Businesses that get growth capital lenders excited
5 min read
27 April 2017
Growth capital loans are an alternative source of funding for fast-growing small and medium-sized businesses. It is capital that can help companies grow but which does not require to give up control of the company or dilute its equity.
Melissa Yvonnou, principal at BOOST&Co, has detailed what types of businesses are best suited to raise growth capital loans.
Businesses with certain characteristics are likely to find that growth capital lenders are more enthusiastic about lending money to them. None of the qualities listed below are hard criteria, but they will give you a flavour of the appetite that lenders might have for your company.
Growth Capital lenders like to invest in companies when they have strong momentum and can demonstrate trading is on the up. Lenders will rely on your company’s future growth rather than past performance to service the debt, so strong momentum gives them confidence that your company is on track to achieve this.
Generally, growth capital lenders actively seek scalable businesses because they offer a risk profile that is very well matched to growth debt. A scalable opportunity is one where the business is fully proven and successful but needs additional resources to expand. For example, it needs to take on sales staff, invest in production, or to replicate a service in new locations.
From a lender’s perspective, this is an opportunity for clear growth and controlled risk, as the company is simply doing more of what it is already very good at – there is nothing new!
A hot market means the company is more likely to be successful. It will find it easier to scale and it will have a stronger chance of achieving a high value exit, because such markets will attract equity financing and M&A.
Companies active in hot markets can easily reach annual growth rates of 50 per cent to 100 per cent. Examples might include:
- Businesses building a leading position in an emerging market
- Businesses offering a disruptive service in an established market
High gross margin
High gross margin businesses are well suited to growth debt because they service fixed repayments of the debt more easily.

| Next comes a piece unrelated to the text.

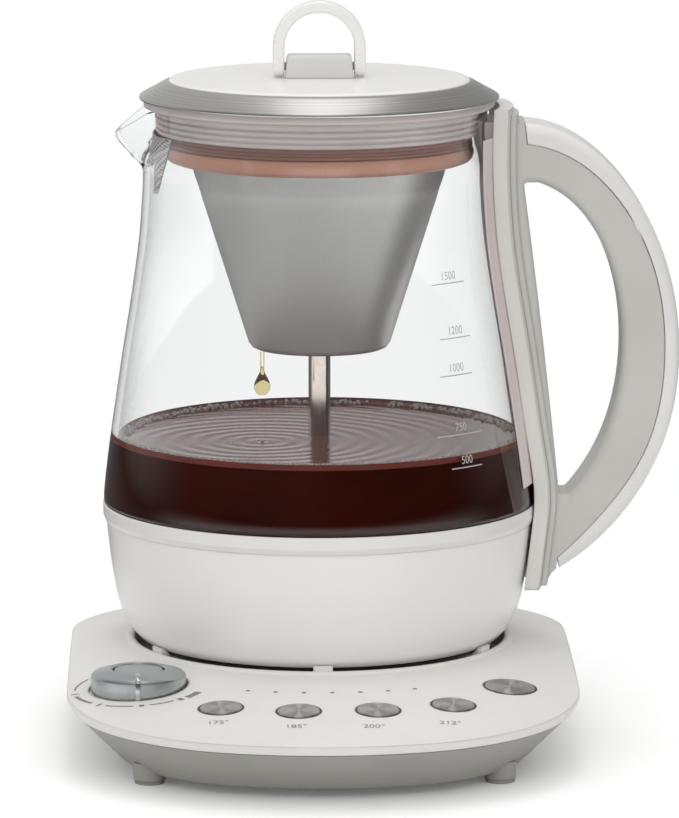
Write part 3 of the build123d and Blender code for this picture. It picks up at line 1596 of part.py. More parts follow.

A high gross margin is often an indicator that your company delivers high value-added services to its customers.
That is evidence of the longevity of the business model and also provides headroom to lower margins if competition increases.
In addition, lenders like the fact that in a downside scenario, it is easier to support or save such companies because it is easier to act on overheads than on variable costs.
Recurring and predictable revenue streams
Lenders love business models with recurring revenues because a company scales faster when it only has to win customers once. Also, recurring revenue streams are often predictable; this attribute gives the lender visibility on the company’s future cash flows and its ability to service debt.
Businesses in this category include:
- Software-as-a-service enterprises
- Businesses with long term contracts – the backdrop is often long sales cycles so you will need to demonstrate a strong pipeline to support growth forecasts
- Low churn and good organic growth with existing customers
Cash is king for lenders. A business plan showing clear cash headroom will ensure the lender is comfortable about your ability to service the debt.
Asset-heavy business model
Downside protection is very important. It is easier to lend to companies with tangible assets – property, stock, or account receivables, for example – that the lender will rate as high-value collateral.
Specific situations that growth lenders like include:
- Funding equipment or hardware that is needed to accelerate growth.
- Funding stock that is needed to increase sales.
- Funding working capital where revenues are recognised ahead of receiving payments.
A business with good customer diversification will be considered a well-proven model and less risky. For companies with long sales cycles, the expectations in terms of customer concentration tend to be lower.
Management team who deliver their business plans
Lenders will challenge you to show that you have achieved what you said you would. This could prove vital for businesses that reach out to a growth lender six to 12 months ahead of being in a position to start the fundraising process.
There is a large upside to delivering on your plans – or in exceeding them. Doing so is rare and lenders will give you credit for your ability to make accurate forecasts. They will feel more confident about your growth plans.